Set over the course of a year, the film follows a group of family and friends revolving around a happily married, late middle-aged couple, Tom (Jim Broadbent) and Gerri (Ruth Sheen). While their lives seem sorted, some of the people in their orbit, in particular Gerri's desperately lonely fifty-something work colleague, Mary (Lesley Manville), are barely coping.
As usual, Leigh, who grew up the son of a doctor in what he calls the "north Manchester Jewish scene" in the '50s, serves up tears and laughter in Another Year - a characteristic of his work which he describes as "inescapably Jewish".
"Inescapable" is an interesting choice of word, since Leigh long ago turned his back on Jewish life, in between returning from a trip to Israel with the Zionist youth group Habonim as a teenager, and enrolling at RADA to study acting.
There's always two sides to a thing — in that sense there's a Jewish spirit in my work
And he is keen to make something clear about that period of his life. While he was in Habonim, "I was never a kibbutznik or anything," he says. "I was just a kid, you know? I went on their very nice, wonderful Israel camp, supported by the Jewish agency, and the idea was to make us go and be kibbutzniks. Indeed some people did, and I still know people at a couple of kibbutzim, that go back all that way. But I walked away from the whole thing because I was sceptical, and have become more so really."
Yet he believes his funny-sad aesthetic proves that the ties to his Jewish roots still bind. "It's not something I do consciously or I think about," he says, "but it is nevertheless a fact. The films are comic and tragic, there's always two sides to a thing, and all of that - in that sense there's a Jewish spirit in my work."

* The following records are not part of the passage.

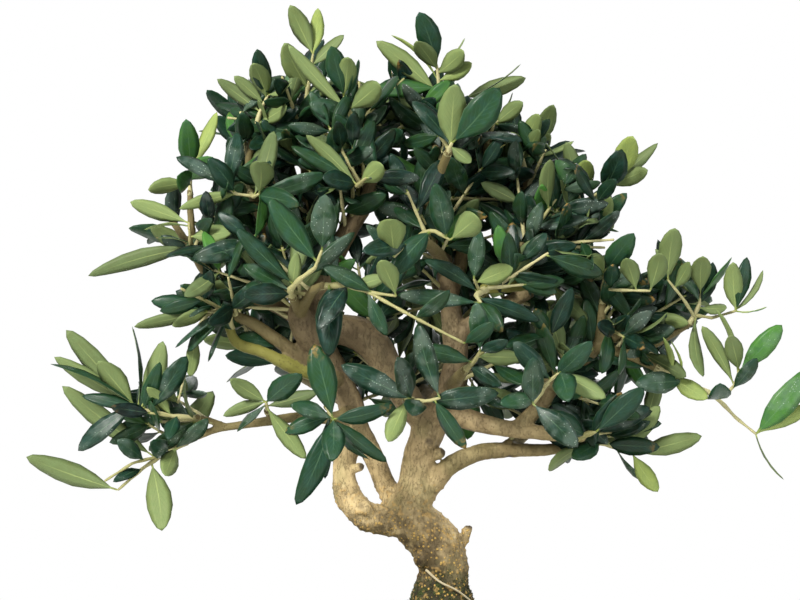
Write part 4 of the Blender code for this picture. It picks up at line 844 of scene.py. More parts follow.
# %% Smooth paths and tubes along them
def smooth_path(points, steps):
    """A Catmull-Rom curve through the rows of points, with as many columns as they have."""
    points = np.asarray(points, float)
    padded = np.concatenate([[2 * points[0] - points[1]], points, [2 * points[-1] - points[-2]]])
    t = np.linspace(0, 1, steps, endpoint=False)[None, :, None]
    p0, p1, p2, p3 = (padded[k:len(points) - 1 + k, None, :] for k in range(4))
    square = 2 * p0 - 5 * p1 + 4 * p2 - p3
    cube = 3 * p1 - p0 - 3 * p2 + p3
    curve = 2 * p1 + (p2 - p0) * t + square * t ** 2 + cube * t ** 3
    return np.concatenate([(curve / 2).reshape(-1, points.shape[1]), points[-1:]])


def unit(vectors):
    return vectors / np.maximum(np.linalg.norm(vectors, axis=-1, keepdims=True), 1e-12)


def tube_shell(path, radii, sides, data=0.0, slot=0):
    """Rings of a tube, closed by a point at each end."""
    path = np.asarray(path, float)
    along = unit(np.gradient(path, axis=0))
    across = [unit(np.cross(along[0], [0.31, 0.52, 0.79]))]
    for direction in along[1:]:
        across.append(unit(across[-1] - direction * (across[-1] @ direction)))
    across = np.array(across)
    other = np.cross(along, across)
    turns = np.linspace(0, 2 * np.pi, sides, endpoint=False)
    radius = np.broadcast_to(np.asarray(radii, float)[:, None], (len(path), sides))
    ring = across[:, None] * np.cos(turns)[None, :, None] + other[:, None] * np.sin(turns)[None, :, None]
    rings = path[:, None] + ring * radius[..., None]
    ends = np.array([path[0] - along[0] * radii[0] * 0.5, path[-1] + along[-1] * radii[-1] * 0.6])
    points = np.concatenate([rings.reshape(-1, 3), ends])
    share = np.repeat(np.linspace(0, 1, len(path)), sides)
    round_share = np.tile(turns / (2 * np.pi), len(path))
    uv = np.stack([np.append(share, [0, 1]), np.append(round_share, [0, 0])], axis=1)
    return shell(points, *capped_faces(len(path), sides), uv, data, slot)


# %% [markdown]
# ## Uneven surfaces
#
# Bark, moss and soil are uneven at many sizes at once. Blender's textures could displace them, but
# a noise written in numpy moves real points, so the shape is in the mesh itself.

# %% Smooth random values in space
SCRAMBLE = np.array([73856093, 19349663, 83492791])


def lattice_noise(points, size, seed=0):
    """Random numbers at the corners of a grid of cubes, eased between the corners, from -1 to 1."""
    grid = np.asarray(points, float) / size
    cell = np.floor(grid).astype(np.int64)
    part = grid - cell
    ease = part * part * (3 - 2 * part)
    total = np.zeros(len(grid))
    for corner in np.ndindex(2, 2, 2):
        at = cell + np.array(corner)
        x, y, z = (at * SCRAMBLE).T
        mixed = x ^ y ^ z ^ (seed * 2654435761)
        mixed = (mixed ^ (mixed >> 13)) * 1274126177 & 0xFFFFFF
        value = (mixed ^ (mixed >> 11)) % 4096 / 2047.5 - 1
        weight = np.prod(np.where(np.array(corner) == 1, ease, 1 - ease), axis=1)
        total += value * weight
    return total


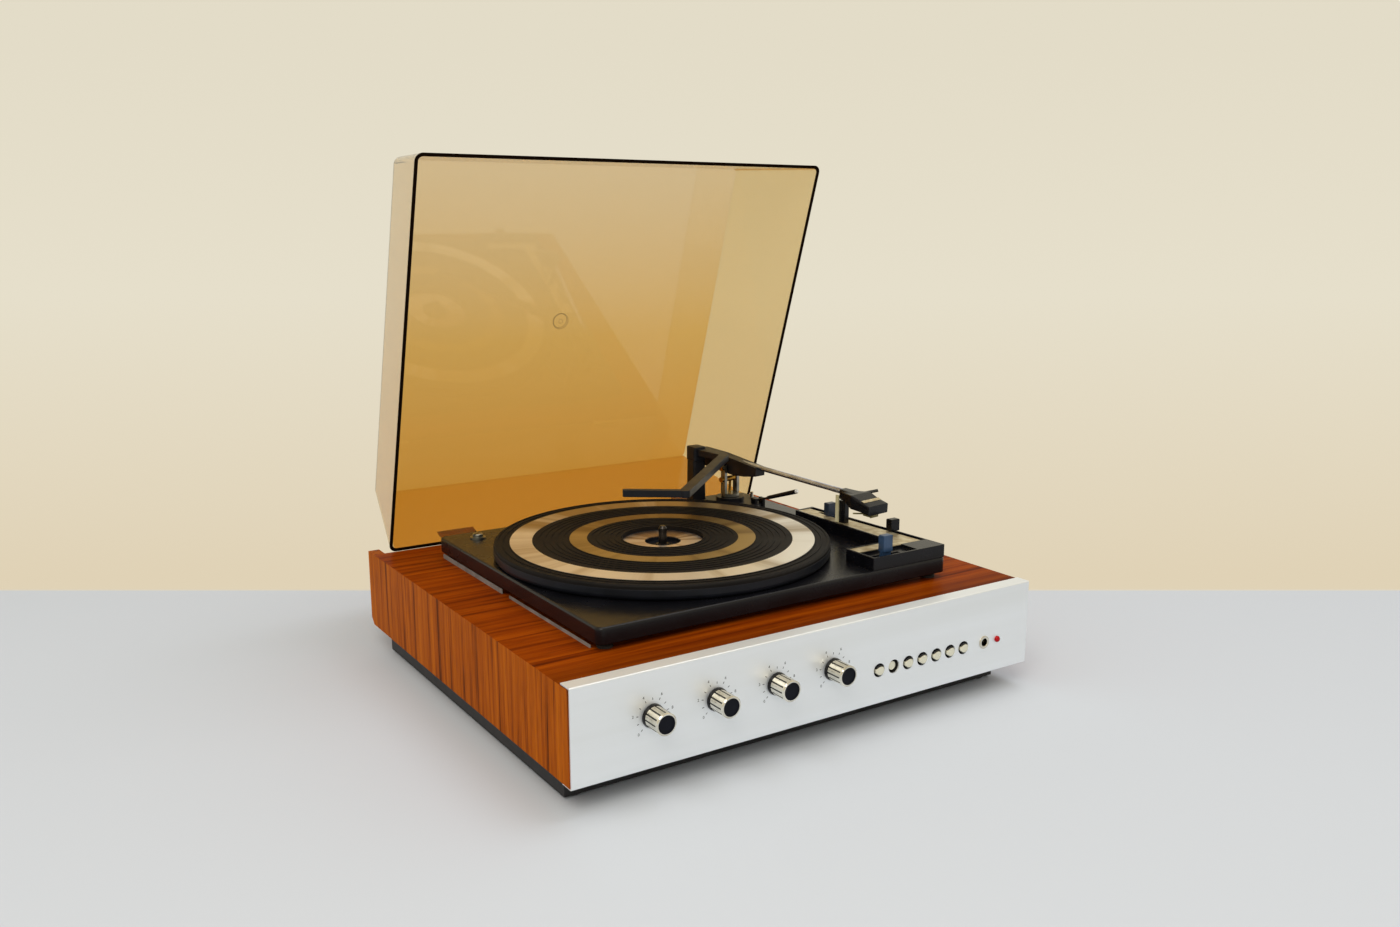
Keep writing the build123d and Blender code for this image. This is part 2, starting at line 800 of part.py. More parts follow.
# Transit screw with a slotted head, and its washer
with BuildPart() as transit_screw:
    with BuildSketch(level(deck_top)):
        with Locations(screw_at):
            Circle(7.0)
    extrude(amount=1.2)
    with BuildSketch(level(deck_top + 1.2)):
        with Locations(screw_at):
            Circle(4.6)
    extrude(amount=3.2)
    fillet(transit_screw.edges().group_by(Axis.Z)[-1], 1.2)
    with BuildSketch(level(deck_top + 4.4)):
        with Locations(screw_at):
            Rectangle(12.0, 1.2, rotation=30)
    extrude(amount=-1.4, mode=Mode.SUBTRACT)
    with BuildSketch(level(deck_top)):
        with Locations(screw_at):
            Circle(3.0)
    extrude(amount=-(deck_rise + panel_thickness + 6.0))
save(transit_screw, "transit_screw")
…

This, perhaps, explains why he makes "films - and sometimes does plays - which are never concerned with general political statements or simplistic analyses or propagandist conclusions. That's not what I'm concerned with," he says. "I'm concerned with humanity and compassion and life as we live it, and all that sort of thing."
His works observe life, and the human condition, from different angles, without telling the viewer what to think. For instance, Tom and Gerri's relationship with Mary raises a number of questions about the limits of friendship, without actually answering any of them. Are the couple helping her or unwittingly preventing her from moving on with her life? Another Year does not tell us, because Leigh probably does not know himself.
Famous for building his films through a protracted process of improvisation with his actors, who only know what their own character knows, the director says: "I embark on a journey, always, and Another Year is no exception, and that journey is a journey of discovery as to what the film is."
In the way that they are made, and the way that they play out on screen, Leigh believes his films embrace the "spirit of Talmudic study". "I'm inviting you, my audience, to sit round the table and for us to say: 'Maybe it's this. Maybe it's that. We don't know'. Which is a Talmudic investigation that doesn't arrive at any conclusions, basically."
Indeed, the central subject of Another Year is ageing and what comes with it; how life, says the 67-year-old director, "becomes at the same time clearer and more complicated. The film is about how we come to terms with life, really, and face ourselves and each other." Leigh offers no answers, of course, and he is uncomfortable with the suggestion that the film focuses on the pursuit of happiness and how, as we get older, we are forced to look for it inside ourselves.
"That may be true and it may not," he grins. "I don't know about it because we are all products of our background and victims of stuff that has happened to us. Yet there's talk in the film that you have to take responsibility. Mary is a victim of bad things - relationships, abuse, etc - but on the other hand, you can plainly say she's only got herself to blame. Then again, if she's an alcoholic, why does she need that? Also, you can see she's a woman that's spent a lifetime saddled with the received notion of being sexy, of being feminine. That comes from what's been fed to her. You see her hanging on to that, but it's desperate."
This understanding of the intimate relationship between past and present, and the need to look at the complete picture, is there, too, when Leigh talks about Israel - and may have had some bearing on his recent decision to cancel his visit. He does not dispute the connection between the Holocaust and the creation of the State of Israel, but says that he and his "old haverim from way back" often "ruminate about how we never knew Palestinians were evicted from the properties and everything that goes with that. It was denied to us," he claims.
"We were never, ever, really focussed on the fact that they actually were people with roots and a place and they weren't just generic Arabs. You still hear that now: 'It's their fault'. And the fact is now you've actually bred generations of resentful Palestinians. In the end people may say it's an insoluble situation. Well, that's a tragedy."
Leigh had his artistic say on the subject in 2005, in the play Two Thousand Years. He is now about to return to the theatre with a revival of his 1979 play, Ecstasy, at the Hampstead Theatre. He will also put on a new play at the National Theatre. As usual, the project is draped in secrecy. "I can't say anything about it," he smiles, "except that it's extremely unlikely it will be a further investigation into matters of a Zionist nature."